I was excited and delighted about the baby, of course, but I've been around enough to know that things can happen in the pregnancy process and it doesn't always go according to plan. It's stressful, as is moving. But you look forward to the brighter tomorrow you're arranging for yourself even as it all seems like great big truckloads of madness.
I remember last December, my arms covered in paint and my head full of hassles trying to get our home gussied up to attract suitors, thinking how in May I would be living in a different part of the country in some house taking some baby for a walk. It did not seem real.
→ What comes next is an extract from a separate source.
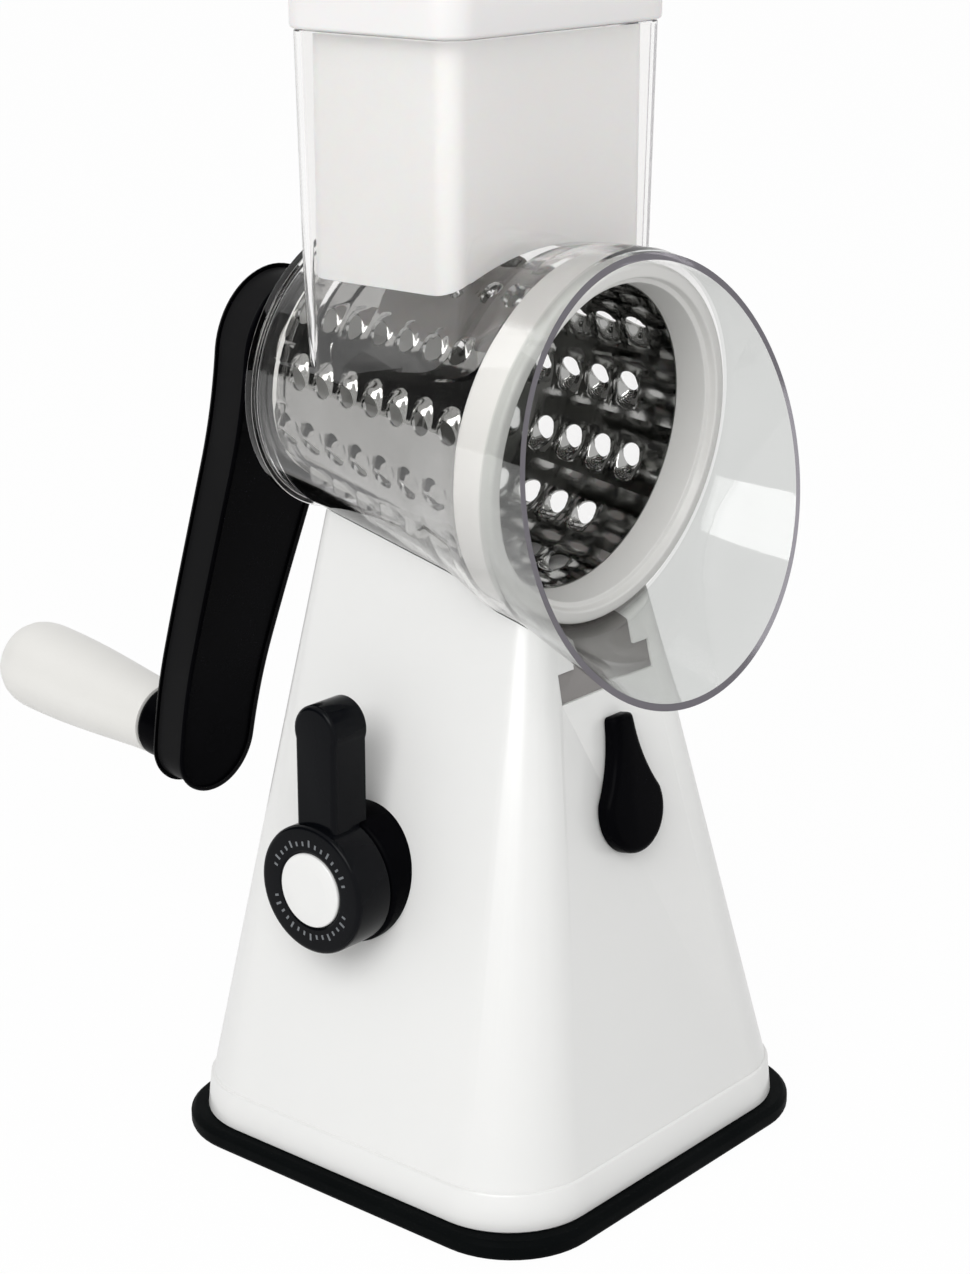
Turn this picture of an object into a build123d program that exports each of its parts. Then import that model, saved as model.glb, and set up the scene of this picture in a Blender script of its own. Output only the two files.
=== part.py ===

It wasn't going from point A to point B. More like going from point A to point 672JKLH991.rr3. And actually that daydream of that walk really sustained me. It was the happy place I went to even though it seemed about as likely as walking into a movie.
And once again, kbow, yes, Mrs. Moe. Holy Toledo. Give it up for the woman. Everyone up on your feet. While I was psychically weighed down with this existential blah de blah, she had a person in her uterus and all the attendant STUFF that goes with it. So while we planned this whole thing and made eleventy billion phone calls she was going through all that. And she was tired and couldn't lift things, which is kind of a big part of, uh, moving. On the plus side, repeatedly lifting most things we owned did wonders for my upper body strength. First rule of Move Club: don't talk about Move Club.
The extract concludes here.